Skip to main content

bucketBy

Buckets the output by the given columns. If specified, the output is laid out on the file system similar to Hive's bucketing scheme, but with a different bucket hash function and is not compatible with Hive's bucketing.

Syntax

bucketBy(numBuckets, col, *cols)

Parameters

Parameter

Type

Description

numBuckets

int

The number of buckets to save.

col

str, list, or tuple

A column name, or a list of names.

*cols

str, optional

Additional column names.
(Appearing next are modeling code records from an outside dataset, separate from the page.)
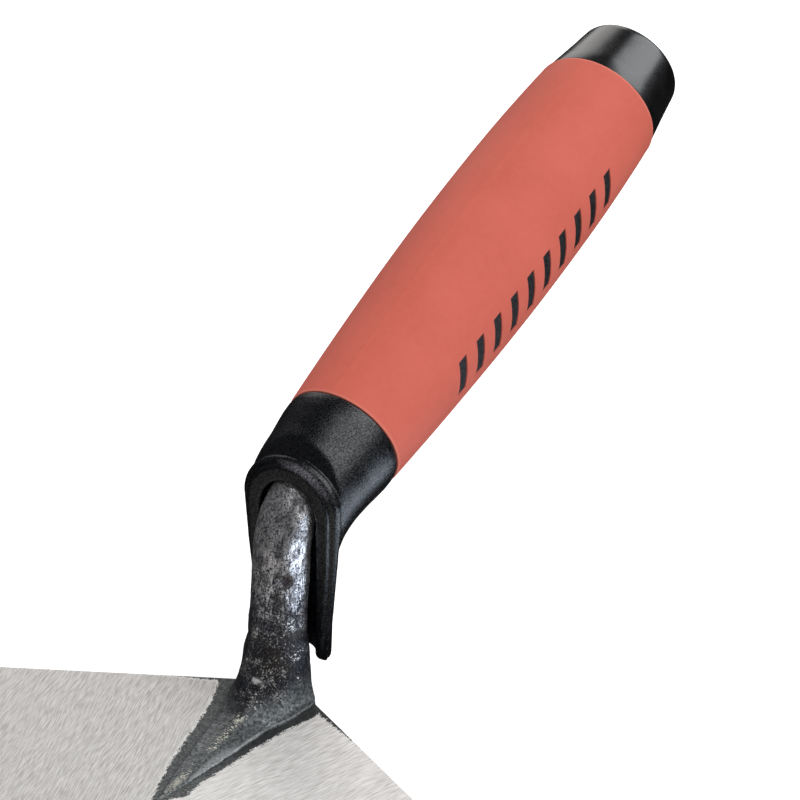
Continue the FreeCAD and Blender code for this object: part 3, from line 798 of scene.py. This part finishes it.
def scale_colours(n, x, y, z):
    """Forge scale: dark and mottled, polished higher up in bands that are painted highlights, worn to
    bright metal in fine flecks.

    Returns its colour, roughness, how metallic it is and its height.
    """
    at = n.join(x, y, z)
    broad = n.noise(at, 0.09, 3, 0.55)
    patches = n.noise(at, 0.33, 4, 0.6)
    streaks = n.stretched(n.times(x, 2.6), n.times(y, 2.6), n.times(z, 0.45))
    grain = n.noise(at, 2.3, 3, 0.66)
    # the shank is polished higher up, and the polish is laid in bands round it as painted highlights, with
    # a painted dark band between them and painted shade on the far side
    wobble = n.times_plus(n.minus(patches, 0.5), 4.0, y)
    between = n.ramp(n.absolute(n.plus(wobble, 3.2)), 0.3, 1.3, 0.25, 1.0)
    painted_far_shade = n.ramp(wobble, 1.6, 3.4, 1.0, 0.45)
    burnish_and_sheen_bands = n.times(n.ramp(z, 19.0, 31.0), n.ramp(patches, 0.38, 0.53, 0.15, 1.0))
    burnish_and_sheen_bands = n.times(burnish_and_sheen_bands, n.maths("MINIMUM", between, painted_far_shade))
    dark = n.colour(n.ramp(broad, 0.4, 0.62), (0.010, 0.012, 0.020), (0.024, 0.020, 0.017))
    dark = n.colour(n.ramp(patches, 0.5, 0.72), dark, (0.05, 0.052, 0.066))
    dark = n.colour(n.ramp(grain, 0.50, 0.62, 0.0, 0.7), dark, (0.105, 0.105, 0.12))
    speckle = n.plus(n.times(streaks, 0.4), n.times(grain, 0.6))
    # painted highlight: the sheen is made lighter higher up the shank
    speckle = n.plus(speckle, n.ramp(z, 26.0, 40.0, 0.0, 0.07))
    sheen = n.colour(n.ramp(speckle, 0.47, 0.60), (0.035, 0.04, 0.06), (0.86, 0.85, 0.87))
    dark = n.colour(burnish_and_sheen_bands, dark, sheen)
    worn = n.ramp(n.plus(grain, n.times(patches, 0.6)), 0.915, 0.955)
    colour = n.colour(worn, dark, (0.74, 0.71, 0.67))
    rough = n.mix(worn, n.mix(burnish_and_sheen_bands, 0.40, n.ramp(streaks, 0.38, 0.62, 0.34, 0.2)), 0.22)
    metal = n.mix(worn, n.mix(burnish_and_sheen_bands, 0.45, 0.92), 0.65)
    return colour, rough, metal, n.plus(n.times(grain, 0.8), patches)


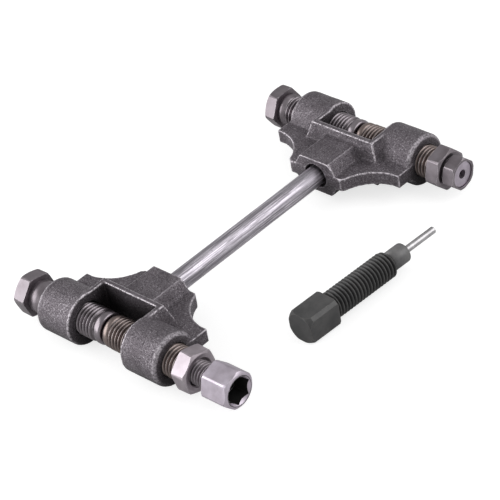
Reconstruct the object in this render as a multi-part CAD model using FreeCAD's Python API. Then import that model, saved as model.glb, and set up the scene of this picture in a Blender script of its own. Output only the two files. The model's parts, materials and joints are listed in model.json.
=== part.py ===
import FreeCAD, Part
import math
import os

# Two-headed chain tool, millimetres. X runs along the bolts, Y along the rod, Z up.
# It is drawn with the front head's bolt line through 0, 0, 0 and moved to the floor at the end.

head_spacing = 174.0
boss_radius = 13.0
boss_outer_x = 38.1
yoke_half_gap = 16.9
yoke_inner_y = 12.9
yoke_top_outer_y = 15.4
yoke_top_outer_x = 19.2
yoke_foot_outer_y = 18.0
yoke_foot_outer_x = 22.5
yoke_half_height = 12.3
block_front_y = 36.6
block_half_height = 9.0
block_top_half_width = 9.8
block_foot_half_width = 12.8
plate_half_thickness = 3.4
plate_end_x = 38.6
scallop_radius = 20.9
scallop_center_x = 37.5
scallop_center_y = 41.5

rod_radius = 5.0
rod_bore_bottom_y = 18.0
rod_mouth_radius = 6.3
rod_mouth_depth = 3.0

big_thread_radius = 8.0
thread_play = 0.05
anvil_tip_x = -2.1
anvil_collar_radius = 7.9
anvil_collar_length = 4.2
anvil_pin_hole_radius = 2.6
anvil_pin_hole_depth = 14.0
sleeve_tip_x = -0.8
sleeve_chamfer = 1.1
push_thread_radius = 5.95
push_bore_radius = 6.0
push_bore_bottom_x = 12.0
guide_hole_radius = 1.8
push_pin_radius = 1.75
pin_seat_radius = 1.8
bolt_hex_corner_radius = 10.97
push_hex_corner_radius = 9.81
guide_hex_corner_radius = 8.66
push_tip_x = 22.0

spare_thread_radius = 6.8
spare_half_square = 7.0
spare_head_length = 18.2
spare_thread_length = 39.2
spare_nose_radius = 4.9
spare_nose_length = 10.2
spare_pin_radius = 1.75
spare_pin_length = 20.4
spare_pin_socket = 8.0
spare_x = 65.5
spare_y = 51.1
spare_turn = 86.75

os.makedirs("parts", exist_ok=True)

along_x = FreeCAD.Vector(1, 0, 0)
along_y = FreeCAD.Vector(0, 1, 0)
along_z = FreeCAD.Vector(0, 0, 1)
no_move = FreeCAD.Vector(0, 0, 0)


def bar_x(radius, start_x, end_x):
    return Part.makeCylinder(radius, end_x - start_x, FreeCAD.Vector(start_x, 0, 0), along_x)


def cone_x(start_radius, end_radius, start_x, end_x):
    return Part.makeCone(start_radius, end_radius, end_x - start_x, FreeCAD.Vector(start_x, 0, 0), along_x)


def block(low_x, high_x, low_y, high_y, low_z, high_z):
    corner = FreeCAD.Vector(low_x, low_y, low_z)
    return Part.makeBox(high_x - low_x, high_y - low_y, high_z - low_z, corner)


def face_of(points):
    closed = points + [points[0]]
    return Part.Face(Part.makePolygon(closed))


def chamfered_bar(radius, start_x, end_x, start_chamfer, end_chamfer):
    # a round bar with a cone at each end, drawn as one turned outline
    outline = [FreeCAD.Vector(start_x, 0, 0)]
    outline.append(FreeCAD.Vector(start_x, radius - start_chamfer, 0))
    if start_chamfer > 0:
        outline.append(FreeCAD.Vector(start_x + start_chamfer, radius, 0))
    if end_chamfer > 0:
        outline.append(FreeCAD.Vector(end_x - end_chamfer, radius, 0))
    outline.append(FreeCAD.Vector(end_x, radius - end_chamfer, 0))
    outline.append(FreeCAD.Vector(end_x, 0, 0))
    return face_of(outline).revolve(no_move, along_x, 360)


def hex_bar(corner_radius, corner_angle, start_x, end_x):
    corners = []
    for step in range(6):
        angle = math.radians(corner_angle + 60 * step)
        corners.append(FreeCAD.Vector(start_x, corner_radius * math.cos(angle), corner_radius * math.sin(angle)))
    return face_of(corners).extrude(FreeCAD.Vector(end_x - start_x, 0, 0))


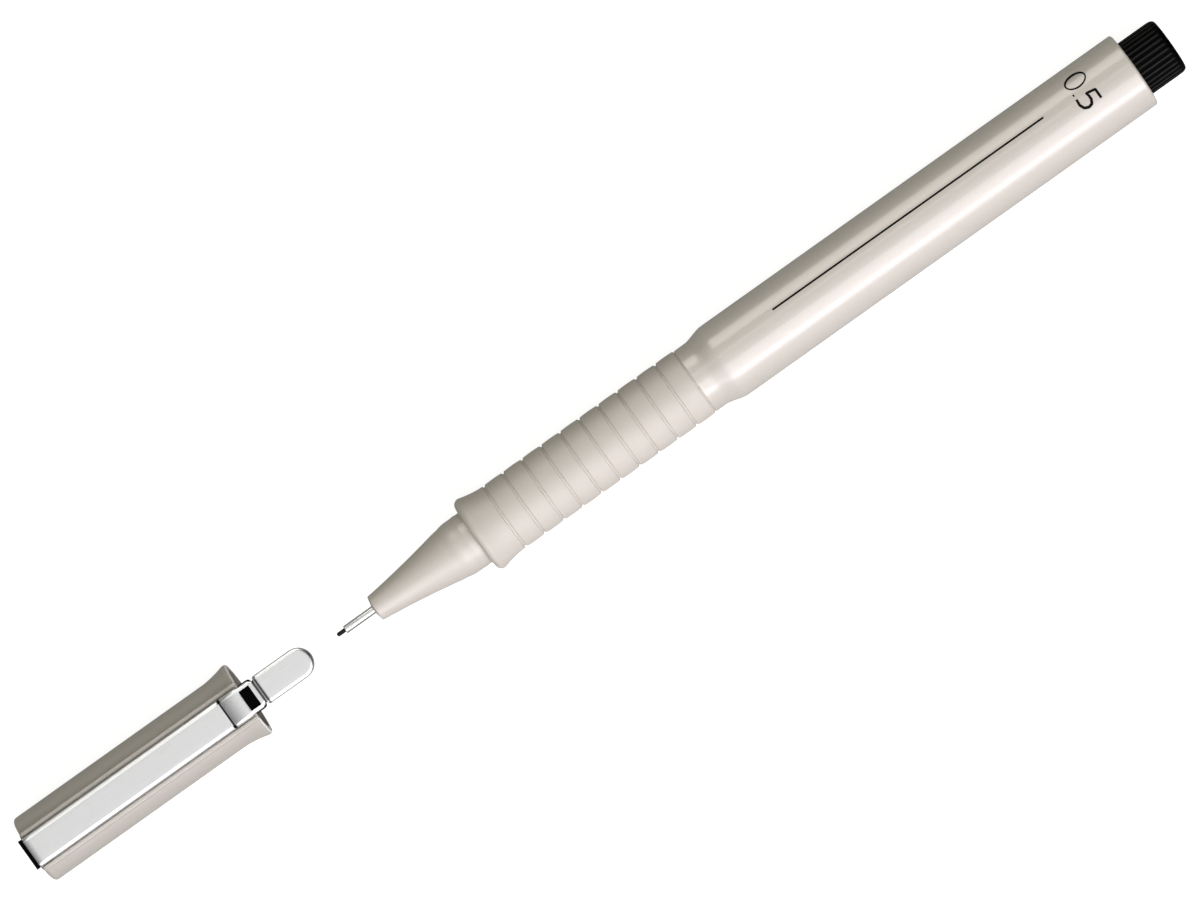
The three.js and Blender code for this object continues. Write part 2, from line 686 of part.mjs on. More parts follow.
// Outside of the pressed strip, with its long edges rolled down
function clipOutside() {
  const crease = (middle) => evenly(middle - FOLD_WIDTH / 2, middle + FOLD_WIDTH / 2, 2);
  const stations = inOrder([
    ...evenly(CLIP_RUN, CLIP_RUN + ROOT_LENGTH, ROLL_STEPS),
    stepAt,
    ...evenly(stepAt + STEP_LENGTH, rampEnd, CURVE_STEPS),
    ...evenly(pinchAt - PINCH_BEFORE, pinchAt, CURVE_STEPS).slice(0, -1),
    ...crease(pinchAt),
    ...crease(foldAt),
    tongueMiddle,
    tipCentre,
    ...tipStations(tongueHalf),
  ]);
  return lofted(stations.map((x) => {
    const top = clipTop(x);
    const foot = x < foldAt ? stripFoot + clipRise(x) : stripTop + bridgeRise - TONGUE_DEPTH;
    const edge = edgePlaces.map((inwards) => edgePoint(x, inwards));
    const left = edge.map(([y, drop]) => new THREE.Vector3(x, y, top - drop));
    const right = edge.map(([y, drop]) => new THREE.Vector3(x, -y, top - drop)).reverse();
    const half = edge[0][0];
    return [new THREE.Vector3(x, half, foot), ...left, ...right, new THREE.Vector3(x, -half, foot)];
  }));
}

// Hollow under the strip, open below and at the root
function clipHollow() {
  const stations = inOrder([
    -CLIP_RUN,
    stepAt,
    ...evenly(stepAt, rampEnd, CURVE_STEPS).slice(1),
    ...evenly(pinchAt - PINCH_BEFORE, pinchAt, CURVE_STEPS),
    foldAt,
    tongueMiddle,
    tipCentre,
    ...tipStations(tongueHalf - SHEET),
  ]);
  const low = railTop - LEG_DEPTH;
  return lofted(stations.map((x) => {
    const half = clipHalfWidth(x, SHEET);
    const top = stripTop + clipRise(x) - SHEET;
    return [
      new THREE.Vector3(x, half, low),
      new THREE.Vector3(x, half, top),
      new THREE.Vector3(x, -half, top),
      new THREE.Vector3(x, -half, low),
    ];
  }));
}

// Clip: pressed channel with a window over the bar, notches beside the step, flanges cut away over
// the bar's foot, and two legs that stand in the cap
function clip() {
  const sheetUnder = stripTop + bridgeRise - SHEET;
  const windowStart = CAP_LENGTH + WINDOW_PAST_MOUTH;
  const windowEnd = windowStart + WINDOW_LENGTH;
  const windowHalf = WINDOW_WIDTH / 2;
  const above = stripTop + 2 * bridgeRise;
  const footRoom = box(CAP_LENGTH, barEnd + BAR_FOOT_START, -CLIP_WIDTH, CLIP_WIDTH, capR, sheetUnder);
  let sheet = solidOf(clipOutside()).subtract(solidOf(clipHollow()));
  sheet = sheet.subtract(solidOf(box(windowStart, windowEnd, -windowHalf, windowHalf, railTop, above)));
  sheet = sheet.subtract(solidOf(footRoom));
  for (const side of [-1, 1]) {
    const notch = box(
      stepAt - NOTCH_LENGTH / 2, stepAt + NOTCH_LENGTH / 2,
      -NOTCH_WIDTH, NOTCH_WIDTH, stripTop - NOTCH_DROP, above,
    );
    notch.translate(0, side * clipHalf, 0);
    sheet = sheet.subtract(solidOf(notch));
    sheet = sheet.add(solidOf(clipLeg(side, 0)));
  }
  return geometryOf(sheet);
}

// Materials
function finish(color, roughness, metalness = 0) {
  return new THREE.MeshStandardMaterial({ color, roughness, metalness });
}
const pearl = finish(0xcdc5bd, 0.25, 0.25);
const mattePearl = finish(0xcbc4bc, 0.6, 0.1);
const blackPlastic = finish(0x101010, 0.35);
const inkBlack = finish(0x080808, 0.8);
const steel = finish(0xd4d5d3, 0.22, 1);
const natural = finish(0xe6e4de, 0.5);
const film = finish(0xdfe3e4, 0.2);
const fibre = finish(0x1c1c1f, 0.95);

function piece(name, geometry, material) {
  const mesh = new THREE.Mesh(geometry, material);
  mesh.name = name;
  return mesh;
}

// Assembly: the pen, the cap in line with it, and the clip on the cap
const pen = new THREE.Group();
pen.add(
  piece('nib', nib(), inkBlack),
  piece('needle_tube', needleTube(), steel),
  piece('nib_holder', nibHolder(), natural),
  piece('nose_cone', noseCone(), pearl),
  piece('grip_sleeve', gripSleeve(), mattePearl),
  piece('barrel', barrel(), pearl),
  piece('rear_plug', rearPlug(), blackPlastic),
  piece('ink_reservoir', inkReservoir(), fibre),
  piece('reservoir_film', reservoirFilm(), film),
  piece('feed_wick', feedWick(), fibre),
);

const cap = new THREE.Group();
cap.add(
  piece('cap_shell', capShell(), mattePearl),
  piece('cap_inner_seal', capInnerSeal(), natural),
  piece('colour_bar', colourBar(), blackPlastic),
  piece('clip', clip(), steel),
);

const overallLength = BAR_HEAD + CAP_LENGTH + CAP_GAP + plugEnd - gripFront;
const axisHeight = barrelR * Math.cos(Math.PI / ROUND_SIDES);
cap.position.set(BAR_HEAD - overallLength / 2, 0, axisHeight);
pen.position.set(overallLength / 2 - plugEnd, 0, axisHeight);

const drawingPen = new THREE.Group();
drawingPen.add(pen, cap);

export default drawingPen;
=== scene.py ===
# Drawing pen on a white table, seen from above, with its cap pulled off and laid in front of the nib.
# Sizes are in millimetres, unless a comment says metres, and MM turns them into the frame's metres. Each
# piece's x runs from the nib's tip or from the cap's closed end, and its radius or height is measured
# from the pen's axis.
import math

import bmesh
import bpy
from mathutils import Matrix, Vector


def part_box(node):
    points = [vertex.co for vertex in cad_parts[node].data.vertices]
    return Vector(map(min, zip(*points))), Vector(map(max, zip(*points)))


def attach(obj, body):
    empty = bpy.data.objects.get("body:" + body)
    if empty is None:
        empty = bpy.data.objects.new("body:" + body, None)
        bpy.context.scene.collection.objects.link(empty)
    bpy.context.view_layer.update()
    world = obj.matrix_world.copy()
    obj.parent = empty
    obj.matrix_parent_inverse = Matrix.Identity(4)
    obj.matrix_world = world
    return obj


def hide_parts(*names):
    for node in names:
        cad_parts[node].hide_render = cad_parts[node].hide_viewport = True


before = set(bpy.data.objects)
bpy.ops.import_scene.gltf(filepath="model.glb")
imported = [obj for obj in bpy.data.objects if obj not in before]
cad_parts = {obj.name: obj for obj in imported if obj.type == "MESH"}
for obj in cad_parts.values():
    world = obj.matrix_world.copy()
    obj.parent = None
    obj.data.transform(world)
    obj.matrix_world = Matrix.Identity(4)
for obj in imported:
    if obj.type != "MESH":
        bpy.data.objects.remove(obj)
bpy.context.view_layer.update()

MM = 0.001


# Ink reservoir, film and wick
# Bonded polyester fibre soaked with black ink, in a clear film sleeve, and a thicker fibre rod that
# carries the ink forward. They sit inside the barrel and nose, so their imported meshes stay.
INK_DARK = "#0b0b0d"
INK_LIGHT = "#2a2a2e"
FILM_CLEAR = "#eef1f1"
NOISE_LOW = 0.3
NOISE_HIGH = 0.7


def colour(code):
    """Linear RGBA of an sRGB hex colour."""
    parts = [int(code[i:i + 2], 16) / 255 for i in (1, 3, 5)]
    return [p / 12.92 if p <= 0.04045 else ((p + 0.055) / 1.055) ** 2.4 for p in parts] + [1.0]


def add_node(tree, kind, inputs=None, **settings):
    """Adds a node. Inputs are plain values, sockets that feed them, or nodes, for their first output."""
    node = tree.nodes.new(kind)
    for name, value in settings.items():
        setattr(node, name, value)
    for name, value in (inputs or {}).items():
        if isinstance(value, bpy.types.Node):
            value = value.outputs[0]
        if isinstance(value, bpy.types.NodeSocket):
            tree.links.new(value, node.inputs[name])
        else:
            node.inputs[name].default_value = value
    return node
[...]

Must be empty if col is a list.

Returns

DataFrameWriter

Notes

Applicable for file-based data sources in combination with DataFrameWriter.saveAsTable.

Examples

Write a DataFrame into a bucketed table, and read it back.

Python
spark.sql("DROP TABLE IF EXISTS bucketed_table")
spark.createDataFrame([
(100, "Alice"), (120, "Alice"), (140, "Bob")],
schema=["age", "name"]
).write.bucketBy(2, "name").mode("overwrite").saveAsTable("bucketed_table")

spark.read.table("bucketed_table").sort("age").show()
# +---+------------+
# |age| name|
# +---+------------+
# |100|Alice|
# |120|Alice|
# |140| Bob|
# +---+------------+

spark.sql("DROP TABLE bucketed_table")